Indicent reports
Incident reports describe operations related incidents on the eSeller Cloud platform and related services. Reports are published at the discretion of the eSeller Cloud team and at times chosen by the team.
Incident: January 19th 2018
Published January 22th 2017
All times in UTC+1
At approximately 13:30 a problem was identified on the eSeller Cloud platform, resulting in longer response times and timeouts. After thorough investigation it was established that the problem was caused by an inexpedient configuration of the caching server, causing it to be overloaded and unresponsive.
At approximately 14:42 the configuration was mended and the problem resolved.
Incident: November 28th 2017
Published November 28th 2017
All times in UTC+1
At approximately 01:57 an error occurred on the eSeller Cloud platform, affecting most shops. The affected shops showed an HTTP 500 error page. It was initially unclear what the cause of the problem was but after a prolonged period of investigation it was found that a record in the database contained malformed data.
Due to the nature of the malformed data, this faulty record, was being loaded by all shops causing a fatal error.
A fix for the issue was immediately developed, tested and released. The fix prevents a similar issue from occurring again. The root cause of the malformed database record is still being investigated.
Preventive actions
The code will be rewritten to check for malformed records.
The operations team will update twitter in a more timely fashion
Timeline
01:57 Problem started
02:15 Operations team was alerted
03:04 Operations team failed to resolve the issue and alerted the development team
04:19 The cause of the problem was identified
05:37 An emergency code change had been developed and was ready for test
07:15 The test did not identify any unforeseen problems and the release procedure was initiated
07:40 The problem was resolved
Incident: June 20th 2016
Published June 21th 2016
All times in UTC+2
At approximately 17.45 the operations team noticed increased load on the main database node. While this was investigated, the load rose to levels that prevented the webservers from responding in a timely fashion.
The top priority of any incident is to preserve data and data integrity so actions are taken in cautious manner to prevent loss of data. In affect this means the operations team must work fast to resolve the incident but not so fast that new problems are introduced or data is lost.

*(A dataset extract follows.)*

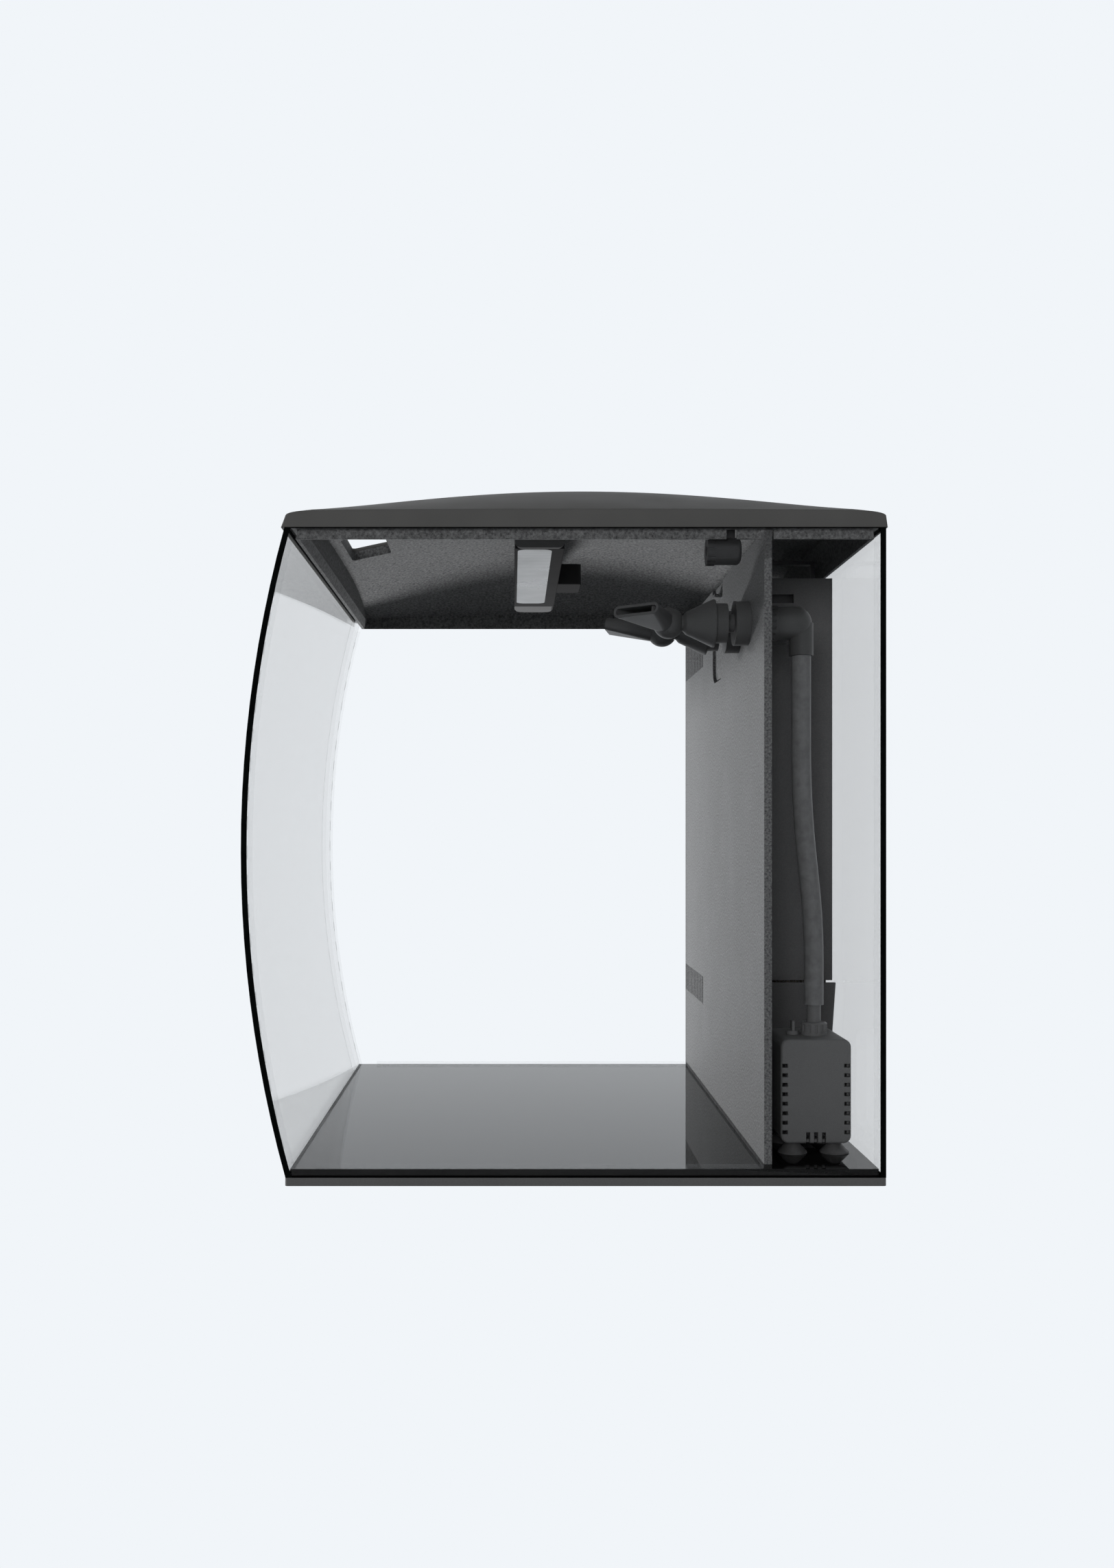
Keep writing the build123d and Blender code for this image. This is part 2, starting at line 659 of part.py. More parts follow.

The first cause of action was to verify that backups where available in case of emergency. Backup data was available.
It was then noted that the database cluster was fully synchronized and that the secondary node was ready to take over.
Our Microsoft Hosting partner did not report any issues.
The symptoms exhibited by the system was, very slow response time to the point of time-out. As mentioned previously the primary database node showed increased load. The initial investigation focused on identifying the SQL queries that caused the high load. This proved difficult and inconclusive as all queries seemed to generate extreme load.
It was decided to upgrade the secondary node to powerful hardware in preparation for fail over. The upgrade was started at approximately 18.20.
While the secondary node was upgraded the investigation turned to possible bottlenecks on the primary node. Analysis of data showed that IO, Memory and network was not bottlenecks.
Trace was found in the event log that the file system may have become corrupted and it was decided to fail over to the secondary node once it became available.
At 18.35 the secondary node became available with 8 cores and 56 GB ram. The secondary node did however not synchronize with the primary node, rendering fail over without data loss impossible.
It was decided to minimize the load on the primary by shutting down services in order to make the load drop to a level where fail over was possible.
This process took until 20.40, where both clusters where synchronized and fail over was performed.
Fail over completed without data loss.
The integrity of the data was surveyed and the data was found to be complete.
The secondary node showed no signs of high load
Services where started and the system was monitored. The system exhibited no signs of high load or other problems.